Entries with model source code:
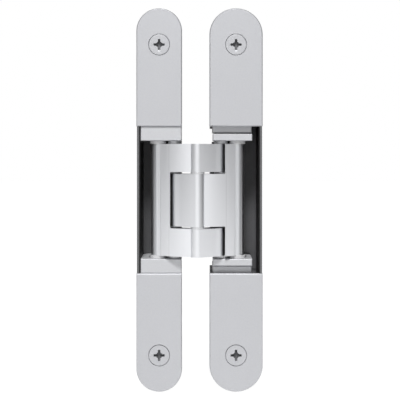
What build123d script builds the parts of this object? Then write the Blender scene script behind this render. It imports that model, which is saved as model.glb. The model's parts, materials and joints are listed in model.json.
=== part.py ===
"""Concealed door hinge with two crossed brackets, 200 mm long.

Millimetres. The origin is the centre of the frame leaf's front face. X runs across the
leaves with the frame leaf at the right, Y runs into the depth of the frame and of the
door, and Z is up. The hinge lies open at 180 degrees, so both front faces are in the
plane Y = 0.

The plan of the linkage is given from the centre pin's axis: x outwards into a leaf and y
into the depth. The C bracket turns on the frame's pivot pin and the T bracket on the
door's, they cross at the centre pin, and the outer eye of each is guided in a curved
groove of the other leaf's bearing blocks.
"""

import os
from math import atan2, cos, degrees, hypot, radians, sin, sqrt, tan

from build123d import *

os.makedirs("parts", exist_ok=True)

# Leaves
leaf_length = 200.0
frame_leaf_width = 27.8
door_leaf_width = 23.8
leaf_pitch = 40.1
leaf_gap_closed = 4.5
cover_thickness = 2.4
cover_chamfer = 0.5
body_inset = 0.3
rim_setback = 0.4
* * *
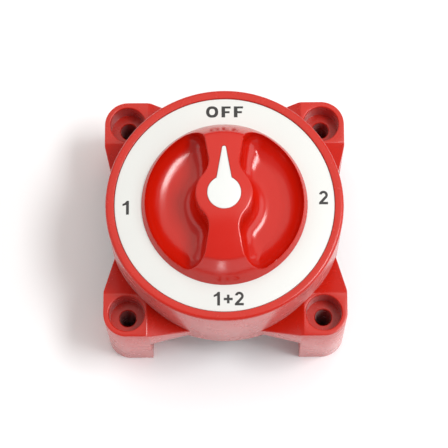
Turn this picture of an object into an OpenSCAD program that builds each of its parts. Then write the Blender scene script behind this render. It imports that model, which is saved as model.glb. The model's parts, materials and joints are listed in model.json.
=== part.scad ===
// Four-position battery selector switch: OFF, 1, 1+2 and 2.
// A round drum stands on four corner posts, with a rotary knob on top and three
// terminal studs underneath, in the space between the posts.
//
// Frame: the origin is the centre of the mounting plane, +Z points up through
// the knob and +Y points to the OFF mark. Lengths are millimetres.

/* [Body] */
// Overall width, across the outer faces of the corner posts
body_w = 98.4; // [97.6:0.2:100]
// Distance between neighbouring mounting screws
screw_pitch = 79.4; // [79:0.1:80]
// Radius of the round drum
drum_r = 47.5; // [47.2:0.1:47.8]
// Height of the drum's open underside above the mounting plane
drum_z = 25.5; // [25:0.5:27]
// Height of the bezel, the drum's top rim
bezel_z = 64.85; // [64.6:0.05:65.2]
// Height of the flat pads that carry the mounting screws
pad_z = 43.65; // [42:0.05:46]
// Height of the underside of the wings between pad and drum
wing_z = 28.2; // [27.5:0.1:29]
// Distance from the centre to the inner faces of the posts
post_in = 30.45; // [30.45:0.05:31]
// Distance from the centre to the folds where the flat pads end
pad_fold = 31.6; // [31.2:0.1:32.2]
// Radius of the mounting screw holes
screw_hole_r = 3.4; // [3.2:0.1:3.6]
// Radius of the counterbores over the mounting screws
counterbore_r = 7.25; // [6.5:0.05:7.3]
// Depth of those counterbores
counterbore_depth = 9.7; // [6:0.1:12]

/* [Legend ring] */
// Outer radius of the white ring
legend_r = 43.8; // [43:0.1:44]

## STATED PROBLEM
Which lines above run from the one containing "What build123d script" down to the one containing "rim_setback = 0.4"? Repeat exactly those, both ends included, and nothing else.

## EXERCISE SOLUTION
What build123d script builds the parts of this object? Then write the Blender scene script behind this render. It imports that model, which is saved as model.glb. The model's parts, materials and joints are listed in model.json.
=== part.py ===
"""Concealed door hinge with two crossed brackets, 200 mm long.

Millimetres. The origin is the centre of the frame leaf's front face. X runs across the
leaves with the frame leaf at the right, Y runs into the depth of the frame and of the
door, and Z is up. The hinge lies open at 180 degrees, so both front faces are in the
plane Y = 0.

The plan of the linkage is given from the centre pin's axis: x outwards into a leaf and y
into the depth. The C bracket turns on the frame's pivot pin and the T bracket on the
door's, they cross at the centre pin, and the outer eye of each is guided in a curved
groove of the other leaf's bearing blocks.
"""

import os
from math import atan2, cos, degrees, hypot, radians, sin, sqrt, tan

from build123d import *

os.makedirs("parts", exist_ok=True)

# Leaves
leaf_length = 200.0
frame_leaf_width = 27.8
door_leaf_width = 23.8
leaf_pitch = 40.1
leaf_gap_closed = 4.5
cover_thickness = 2.4
cover_chamfer = 0.5
body_inset = 0.3
rim_setback = 0.4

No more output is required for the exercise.